Custom indicators are just like the other forms of indicators. However, these are tailored forms of applications developed by people to meet specific needs of a trader. They are called custom because they do not come with the inbuilt application. Rather they are developed either as robots, EAs etcetera to meet specific desires in which the inbuilt indicators do not meet. For that reason, many custom indicators are usually purchased and installed following a guide that comes with it

How to improve your trading journey using technical analysis

Improvement comes through practice. And practice can be achieved when a trader is disciplined to create and follow an effective work ethics. Work ethics simply means a routine; a day-to-day activity or those set of activities that brings exposure, awareness and opportunities.

For instance, when I began my trading career, one of my routine practices was to pick up a topic of interest and create a one-month study plan about it. I will download books, surf as many YouTube videos as I could and invest time on demo accounts to apply the knowledge I gathered from different tutors. Also, when I come in contact with a trader who is more proficient than I was, I will seek to learn from him. That way, I grew my knowledge and understanding about different subject topics in technical analysis. Till date, I still maintain my study ethics

The second way to improve in technical analysis is to keep a track record of trade history. This enables a trader to document observations, diagrams, successful and unsuccessful trade outcomes as well as the reasons behind them.
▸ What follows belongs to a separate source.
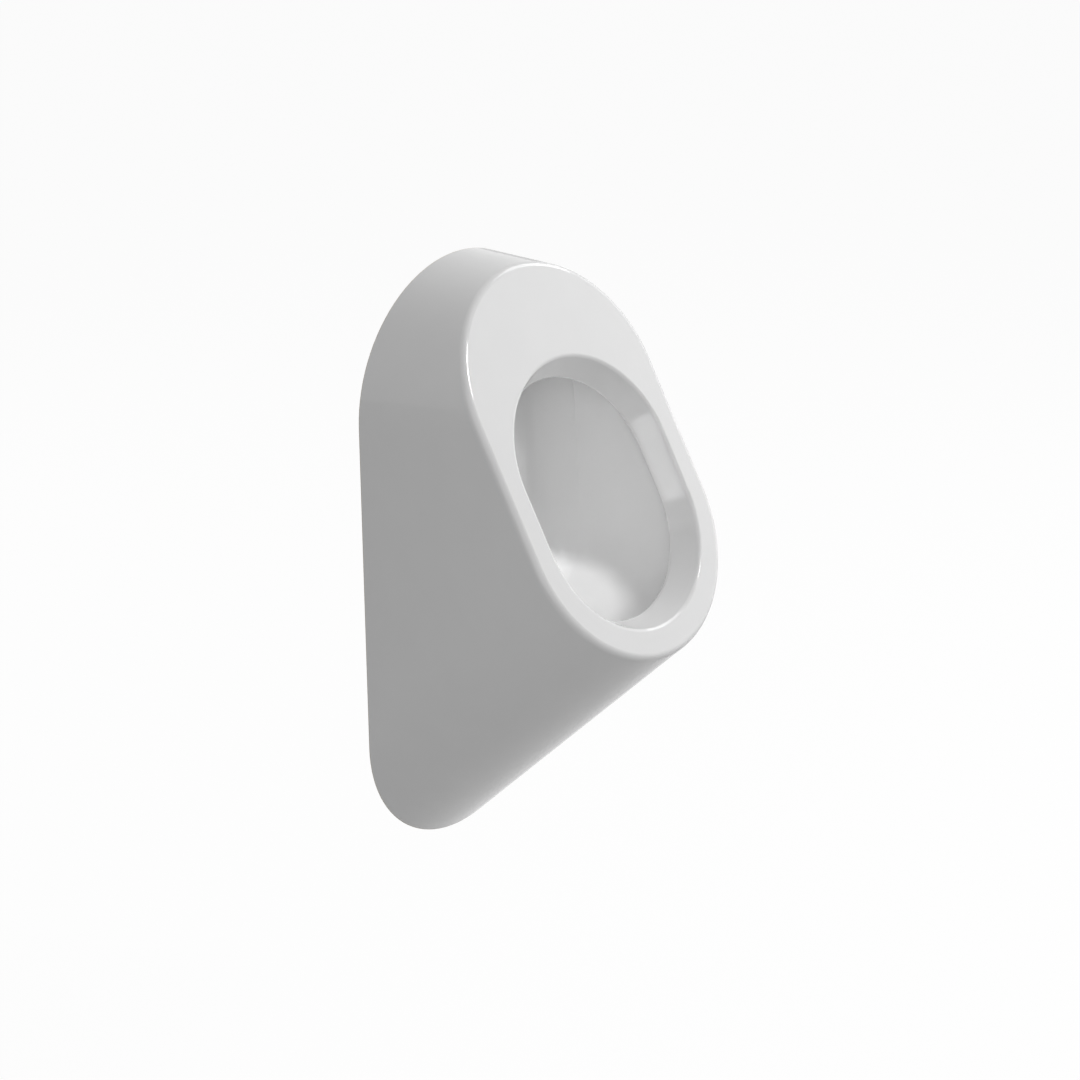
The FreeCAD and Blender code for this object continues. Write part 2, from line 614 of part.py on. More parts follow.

Just last month, a friend visited me and found me with over 80 new materials (books, videos and courses) I acquired for study. He asked what I will do with them and I answered by telling him that the results will show in a few weeks from now. Today, the results are beginning to speak because I made every opportunity count through intentional documentation. A true proof of an effective document is this article you are studying: it is a product of accumulated personal study of many years. Truly, an effective work ethics backed up with intentional documentation pays beyond imagining.